Norbert Young sat nervously in the Texas courthouse. The judge returned to his high seat and said a single word: “Guilty.” With that, Norbert Young went to jail. He had been caught, charged, and convicted of bank fraud.

Some time later, Norbert was sitting in his jail cell when someone came by and dropped off a postcard addressed to him. Personal mail was a rarity. A handwritten note was hands-down the highlight of his week.

Not even stopping to look at the front of the postcard, he turned it over and found a short note in his brother’s handwriting. It was a poem. No real surprise there. His brother, Harvey “Tex Thomas” Young, was a west Texas, country-music cowboy, the front man of the Danglin’ Wranglers, who had a poetic streak deep beneath his rough-and-tough persona.

The words on the postcard, which would later be put in song, began like this:
From deep dark wells comes pure clean water
And the ice will melt as the day gets hotter
And the night grows old as the sun climbs into the sky.
And then a few lines later, there was this simple promise:
As long as you’re not finished, you can start all over again.[1]
Simple words. But if you take them seriously, they’re a bit wild. They’re nothing like the reasonable word of the law, that says if you do something wrong, you pay the price. Nothing like the judicious word of the judge, that says if you’re guilty, you serve the time. The words on the back of the postcard said, You may be broken, but you are never broken beyond repair. You may have gone out of bounds, but you are not bound to what you have done. Within you is a wellspring of goodness. You are good.

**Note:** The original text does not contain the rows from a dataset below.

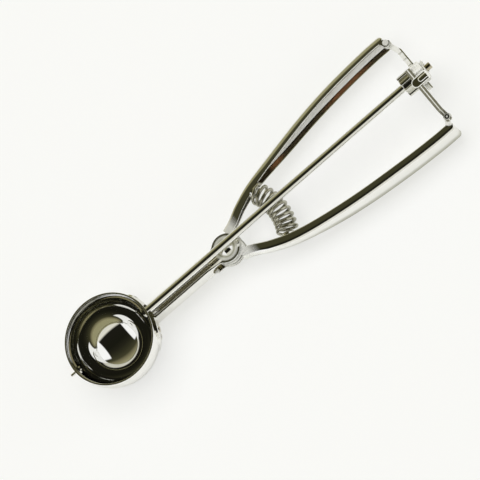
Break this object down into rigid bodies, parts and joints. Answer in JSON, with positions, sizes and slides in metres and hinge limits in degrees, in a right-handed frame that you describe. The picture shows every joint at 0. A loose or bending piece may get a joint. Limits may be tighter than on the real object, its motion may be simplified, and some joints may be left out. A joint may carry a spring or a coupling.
{
  "type": "lever ice cream scoop",
  "caption": "Ice cream scoop with a round steel bowl, a sweeping release blade and two sprung squeeze handles that turn it through racks and a pinion.",
  "frame": {"origin": "centre of the bowl's ball, on the shaft's axis", "axes": "+X along the shaft towards the handles' tips, +Z out of the bowl's mouth, +Y towards the upper handle"},
  "size_m": [0.1996, 0.056, 0.0268],
  "materials": {
    "bowl_steel": "mirror polished stainless steel",
    "handle_steel": "polished stainless sheet, fine drawn texture",
    "shaft_steel": "polished drawn rod",
    "spring_steel": "bright spring steel",
    "gear_steel": "bright stamped steel",
    "pin_steel": "turned steel"
  },
  "bodies": {
    "root": {"bowl": "bowl_steel", "neck_channel": "handle_steel", "saddle_welds": "pin_steel", "pivot_rivet": "pin_steel", "pivot_spacer": "pin_steel", "pivot_washers": "pin_steel", "return_spring": "spring_steel", "rack_guide": "gear_steel"},
    "spindle": {"shaft": "shaft_steel", "scraper_blade": "spring_steel", "blade_pivot_pin": "pin_steel", "blade_washer": "pin_steel", "shaft_end_cap": "pin_steel", "pinion": "gear_steel"},
    "upper_lever": {"upper_handle": "handle_steel", "upper_spring_seat": "pin_steel", "upper_hinge_pin": "pin_steel"},
    "lower_lever": {"lower_handle": "handle_steel", "lower_spring_seat": "pin_steel", "lower_hinge_pin": "pin_steel"},
    "upper_slide": {"upper_rack": "gear_steel"},
    "lower_slide": {"lower_rack": "gear_steel"}
  },
  "joints": [
    {"name": "squeeze", "type": "hinge", "parent": "root", "child": "upper_lever", "pos_m": [0.0614, 0, -0.0082], "axis": [0, 0, -1], "range_deg": [0, 6.9], "stiffness_Nm_per_rad": 6, "springref_deg": -2.86, "deforming": ["return_spring"]},
    {"name": "lower_squeeze", "type": "hinge", "parent": "root", "child": "lower_lever", "pos_m": [0.0614, 0, -0.0082], "axis": [0, 0, 1], "range_deg": [0, 6.9]},
    {"name": "shaft_spin", "type": "hinge", "parent": "root", "child": "spindle", "pos_m": [0, 0, 0], "axis": [-1, 0, 0], "range_deg": [0, 169]},
    {"name": "upper_rack_hinge", "type": "hinge", "parent": "upper_lever", "child": "upper_slide", "pos_m": [0.1681, 0.022, -0.0055], "axis": [0, 0, 1], "range_deg": [0, 6.9]},
    {"name": "lower_rack_hinge", "type": "hinge", "parent": "lower_lever", "child": "lower_slide", "pos_m": [0.1681, -0.022, -0.0028], "axis": [0, 0, -1], "range_deg": [0, 6.9]}
  ],
  "couplings": [
    {"joint": "lower_squeeze", "follows": "squeeze", "ratio": 1},
    {"joint": "shaft_spin", "follows": "squeeze", "ratio": 24.492},
    {"joint": "upper_rack_hinge", "follows": "squeeze", "ratio": 1},
    {"joint": "lower_rack_hinge", "follows": "squeeze", "ratio": 1}
  ]
}
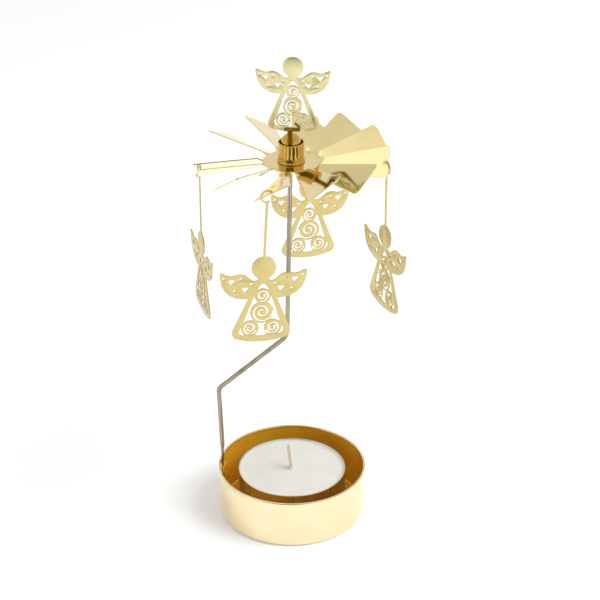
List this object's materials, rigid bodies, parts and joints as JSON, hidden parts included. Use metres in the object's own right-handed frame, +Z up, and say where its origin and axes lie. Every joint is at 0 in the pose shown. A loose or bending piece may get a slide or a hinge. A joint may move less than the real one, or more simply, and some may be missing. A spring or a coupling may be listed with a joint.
{
  "type": "candle carousel",
  "caption": "Polished brass candle carousel: a tealight cup, a bent wire mast and a bladed fan that carries hanging angels.",
  "frame": {"origin": "centre of the candle cup's underside", "axes": "+Z up along the cup's and the fan's common axis, -X towards the mast's foot, -Y towards the top figure's face"},
  "size_m": [0.0761, 0.0743, 0.1726],
  "materials": {
    "cup_brass": "polished",
    "sheet_brass": "polished",
    "hub_brass": "polished",
    "stand_brass": "polished, dark",
    "mast_steel": "drawn wire",
    "candle_aluminium": "bright",
    "wax": "paraffin wax, semi-translucent",
    "wick_cotton": "braided cotton",
    "foot_steel": "tinned"
  },
  "bodies": {
    "base": {"candle_cup": "cup_brass"},
    "mast": {"mast_rod": "mast_steel"},
    "candle": {"tealight_shell": "candle_aluminium", "tealight_wax": "wax", "wick": "wick_cotton", "wick_foot": "foot_steel"},
    "rotor": {"fan_plate": "sheet_brass", "hub_thimble": "hub_brass", "hub_sleeve": "hub_brass", "top_stand": "stand_brass", "top_angel": "sheet_brass"},
    "angel_right": {"hanging_angel_right": "sheet_brass"},
    "angel_back": {"hanging_angel_back": "sheet_brass"},
    "angel_left": {"hanging_angel_left": "sheet_brass"},
    "angel_front": {"hanging_angel_front": "sheet_brass"}
  },
  "joints": [
    {"name": "mast_slide", "type": "slide", "parent": "base", "child": "mast", "axis": [0, 0, 1], "range_m": [0, 0.02]},
    {"name": "candle_lift", "type": "slide", "parent": "base", "child": "candle", "axis": [0, 0, 1], "range_m": [0, 0.02]},
    {"name": "fan_spin", "type": "hinge", "parent": "mast", "child": "rotor", "pos_m": [0, 0, 0.1445], "axis": [0, 0, 1], "continuous": true},
    {"name": "angel_right_swing", "type": "hinge", "parent": "rotor", "child": "angel_right", "pos_m": [0.0316, -0.00351, 0.1358], "axis": [-0.848, -0.5299, 0], "range_deg": [-30, 30]},
    {"name": "angel_back_swing", "type": "hinge", "parent": "rotor", "child": "angel_back", "pos_m": [0.0042, 0.03176, 0.13617], "axis": [0.3907, -0.9205, 0], "range_deg": [-30, 30]},
    {"name": "angel_left_swing", "type": "hinge", "parent": "rotor", "child": "angel_left", "pos_m": [-0.03101, 0.0033, 0.12884], "axis": [0.9205, 0.3907, 0], "range_deg": [-30, 30]},
    {"name": "angel_front_swing", "type": "hinge", "parent": "rotor", "child": "angel_front", "pos_m": [-0.00422, -0.03171, 0.13678], "axis": [-0.3907, 0.9205, 0], "range_deg": [-30, 30]}
  ]
}
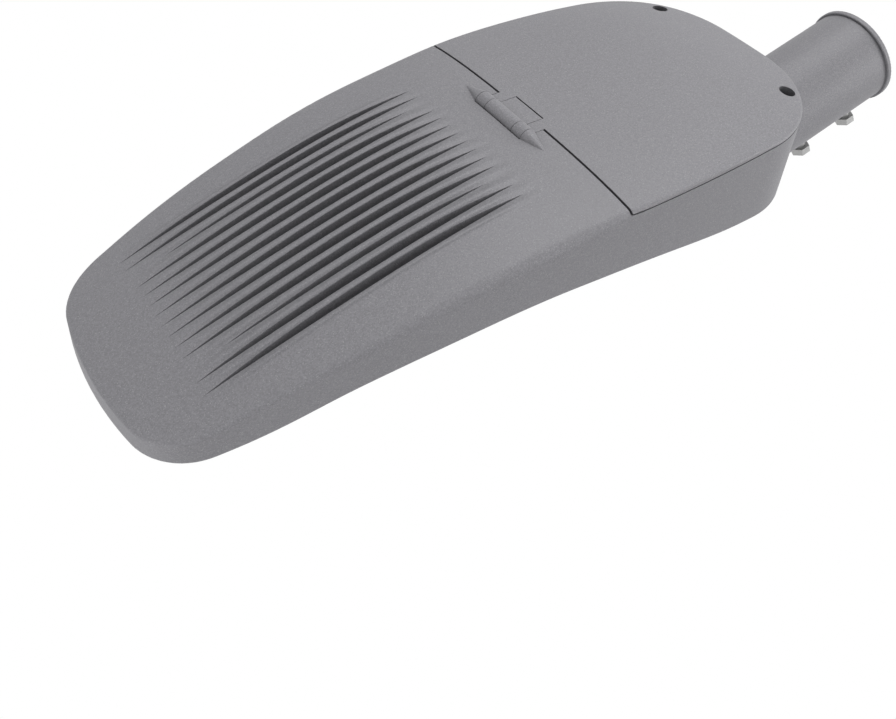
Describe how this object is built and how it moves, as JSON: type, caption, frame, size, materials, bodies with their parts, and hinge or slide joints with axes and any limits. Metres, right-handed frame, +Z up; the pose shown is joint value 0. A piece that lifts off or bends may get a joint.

What Norbert Young read on the back of his brother’s postcard in prison is goosebump-giving good news. It is a country-flavored rendition of the same gospel that we hear in today’s scripture. If Luke had been living in Texas in the 1980s, he may well have written today’s scripture just the same:

“Sometime in the presidency of Ronald Reagan, when Bill Clements and Mark White were governors of Texas, and during the papacy of Pope John Paul II, the word of God came to Harvey ‘Tex Thomas’ Young in the tumbleweeds of west Texas. He sent a postcard to his brother, proclaiming a baptism of ‘deep dark wells [and] pure clean water,’ a second chance for a broken soul. As it is written many times, Jesus said, ‘Your sins are forgiven.’”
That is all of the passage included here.